Kildow's performances on the World Championships course last week suggest she will be a force there in downhill and Super-G, but head women's coach Patrick Riml says the course doesn't matter. "Lindsey is going to be in the hunt for the win anywhere we go," Riml said. "She's a good glider, but she is also a very good technical skier. That's a good combination."

Kildow, who is often compare to the flamboyant Picabo Street, would be the focus of attention on the U.S. team in Bormio if not for Bode Miller, who is leading the men's World Cup overall standings.
"Bode," Alan Kildow said, "is going to suck about 80 percent of the oxygen out of the room."
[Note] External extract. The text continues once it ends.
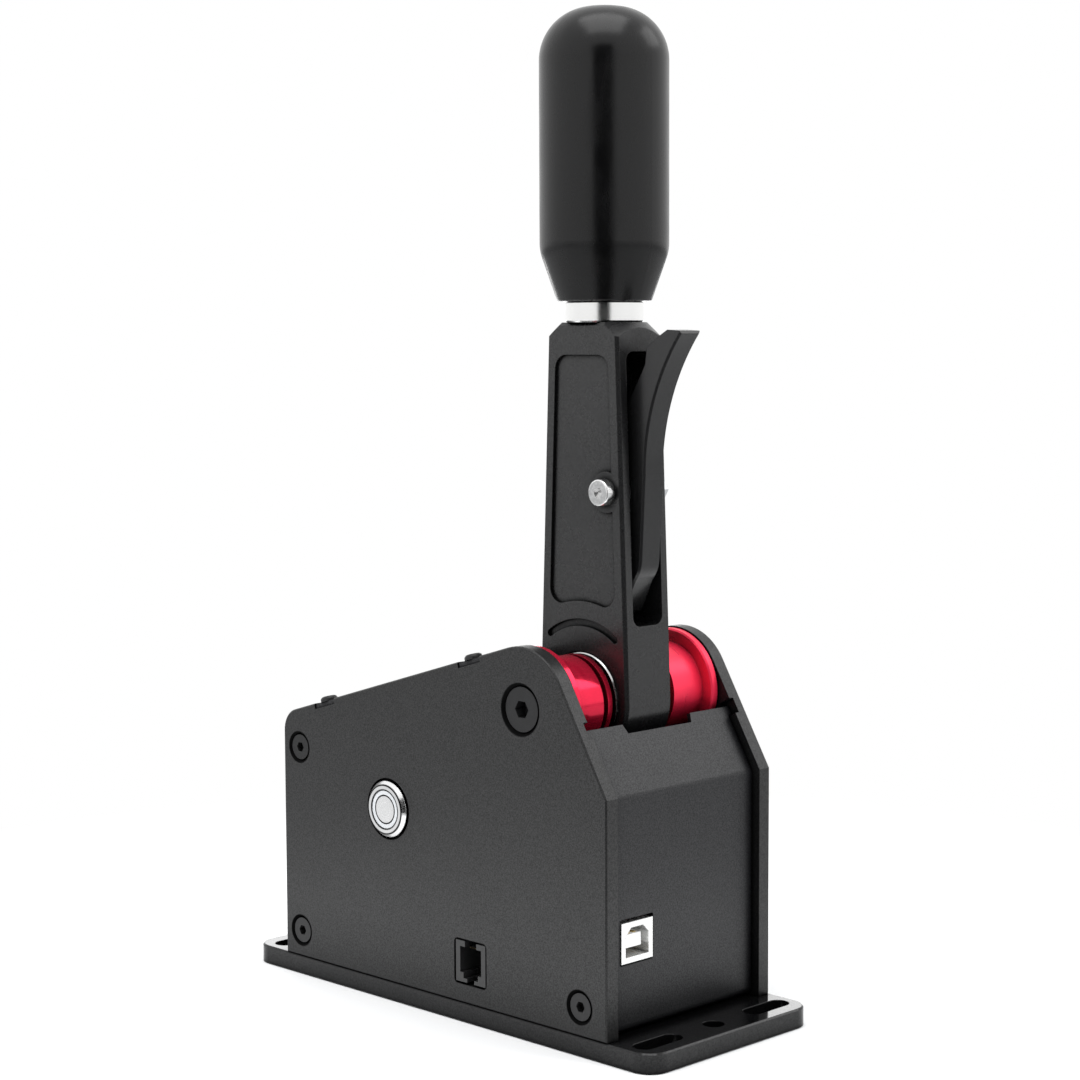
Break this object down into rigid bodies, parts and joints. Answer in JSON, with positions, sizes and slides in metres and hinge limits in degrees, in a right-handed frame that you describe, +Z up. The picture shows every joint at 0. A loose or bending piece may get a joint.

Even that works to Lindsey Kildow's advantage. "I don't want the main focus to be on me," said Kildow, who got Miller's autograph when she was masquerading as a ski team racer at the 1999 world championships. "It's way too distracting. It's good he's around, because it does take off a lot of the pressure on me."

Mind-set of a champion

The 2006 Olympics never are far from her mind. This season her physical training program was designed for her to peak at the world championships, a test run for next season. She also has thought what it would be like to go to the Olympics as medal favourite.

"I don't want to think about it, because I know what position I'm going to be in, but I've got to prepare myself," she said. "Every day, every race, I'm trying to master the art of being relaxed, skiing normally, the way I ski in training.

"Hopefully I will be going into the Olympics as World Champion in some event. I'm going to be the one everyone wants to put down as a favourite. Hopefully I will be able to handle it, but I think it shouldn't be a problem. I'm ready for it, I think."